Many avoid a link to their report
The other issue with late reporting is that it does not give employers time to analyse their results, let alone explain them and consider action plans.
This year, 26% of reporting companies provided no link on the government’s gender pay gap viewing service to a report. This is fewer than last year, when 31% provided no link, but does not really demonstrate improvement.
For many the link included on the government’s website was just a link to their website.
The EHRC said in a report published last summer that only one in five companies have put in place a gender pay action plan with specific targets. The report highlighted that:
- Only one in five employers sampled has produced an action plan to close the gender pay gap.
- Only 11% had set themselves targets that would enable them to measure progress of their plans year on year.
- Larger employers were more likely than smaller ones to set themselves targets, as employers with fewer than 499 staff were less likely to publish an action plan as part of their gender pay gap figures than larger ones.

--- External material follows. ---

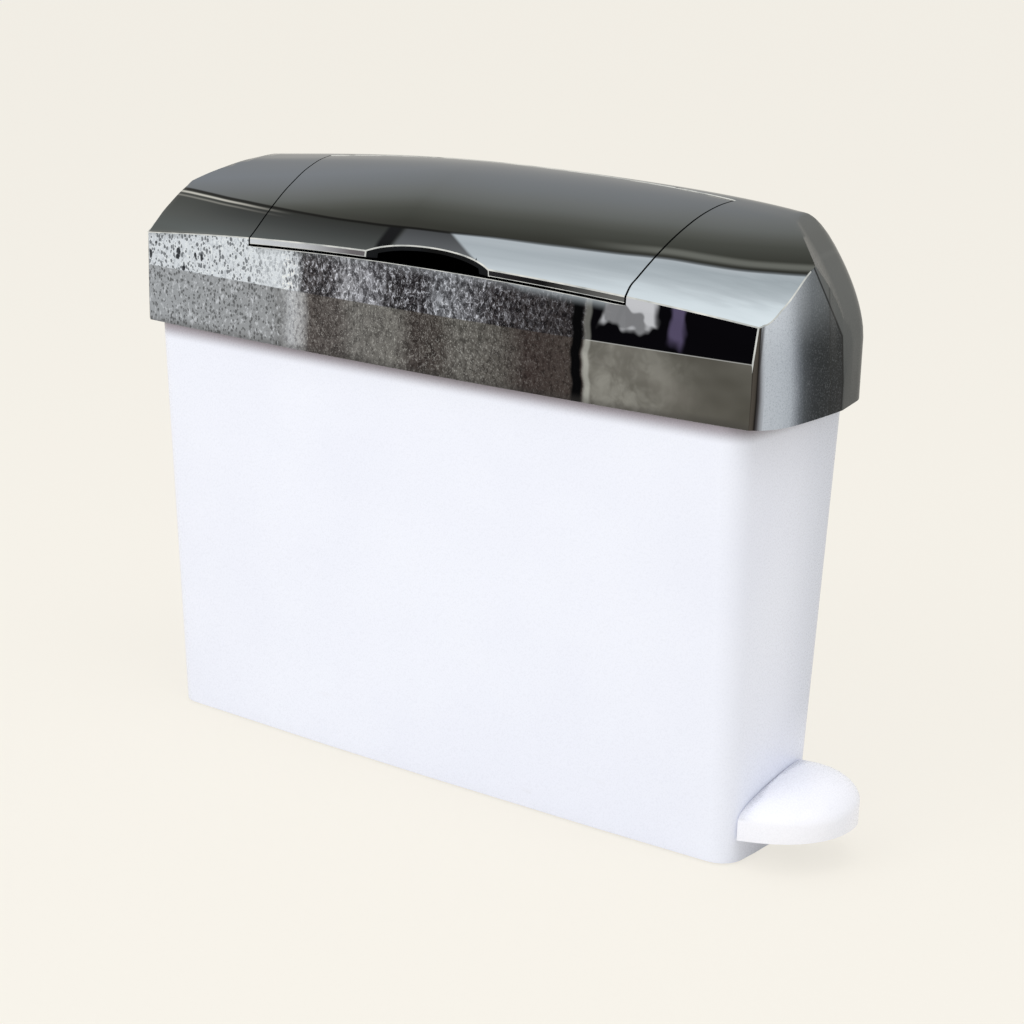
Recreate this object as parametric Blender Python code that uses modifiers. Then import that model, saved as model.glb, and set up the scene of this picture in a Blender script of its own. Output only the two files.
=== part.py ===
# A slim pedal operated sanitary bin: a tapered white body, a bright hood with a
# hinged flap, and a pedal at one end that lifts the flap through a push rod.
# Metres, +Z up. The pieces are drawn about the middle of the body, and the last lines
# move them so that the origin lies on the floor under the middle of the whole part.
# +X is the pedal end and -Y is the long face that is seen first.
import bpy
import bmesh
from math import pi, cos, sin, radians, hypot
from mathutils import Vector

# Body
skirt_lift = 0.0015
shoulder_z = 0.310
neck_height = 0.026
neck_top_z = shoulder_z + neck_height
body_length_half_top = 0.2573
body_end_taper = 0.0036
body_length_half_base = body_length_half_top - body_end_taper
body_width_half_top = 0.0716
body_side_taper = 0.0199
body_width_half_base = body_width_half_top - body_side_taper
body_side_bow = 0.0045
body_end_bow = 0.0028
body_corner = 0.015
body_wall = 0.0028
neck_inset = 0.0033
neck_blend = 0.0065
floor_under = 0.043
floor_thick = 0.003
floor_top = floor_under + floor_thick
below_all = 0.010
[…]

The call for compulsory action plans is growing with a number of bodies stating that all employers should be required by law to publish a narrative report setting out the organisational context, current activity and future plans alongside their gender pay gap figures.
Interestingly, the Irish government’s gender pay gap information bill published in April 2019 does require compulsory reporting on the reasons for any gender pay gaps and the measures (if any) that the employer is taking to eliminate or reduce gender pay gaps.
Current metrics don’t help employers to effect change
It was hoped that the mandatory pay gap reporting would help increase transparency of all the factors underlying the differences in pay between men and women.
Of the six statutory metrics required under the UK GPG legislation it’s actually really only the proportion of men and women in each quartile of the organisation’s pay structure that gives meaningful insight into what they need to do to tackle pay gaps.
For many employers the top two pay quartiles remain resolutely populated by men and lack of female representation is the most oft cited reason for average pay gaps. There are more meaningful metrics that would allow employers to understand in more granularity where lack of equality in talent pipeline occurs as shown in the table below.
|Pay related metrics||Non-pay related metrics|
|Comparison of new hire salaries||All applicants vs successful applicants
|Comparison of new promotes salaries
|New hires by job level
|Comparison of salary/bonus allocation during annual review
|Promotions by job level
|Numbers of employees eligible for long-term or other incentives by gender
|Tenure in job grade
|Comparison of the number of ad hoc increases/spot awards||Take up of part time/reduced hours working by gender
|A view of pay equality among the best-rewarded employees
|Employee turnover by job level
|Percentage of women returning from maternity leave who receive pay rises in line with those awarded in their absence||Performance rating allocation|
In fact French gender pay law, enacted September 2018, goes someway to using a broader range of metrics.
It requires employers to calculate a gender pay index using five indicators, including average pay gap by age cohorts, the gender balance of employees receiving annual salary increases, promotions and representation in the ten most highly paid individual and payment of salary increases to women returning from maternity leave.
Is it time to review the legislation?
So, is it time to review the legislation and give it more teeth? Indications are that this is not going to happen for a while.
In September 2018 the government’s response to Treasury committee’s Women in Finance report stated: “The legislation itself is ground-breaking, with no other country asking for this level of transparency, although we will review it in five years. The government believes that this is an adequate timeframe after which we will be able to properly evaluate the regulations and their impact.”
However, since then other countries have or are introducing more powerful legislation and many employers are still not addressing the underlying issues behind their pay gaps.
Without legislation driving employer action how long will it take to change the fact that, as a woman, you are more likely to be working for a company paying men more on average than women, and that more than a quarter of companies pay women on average over 20% less than men?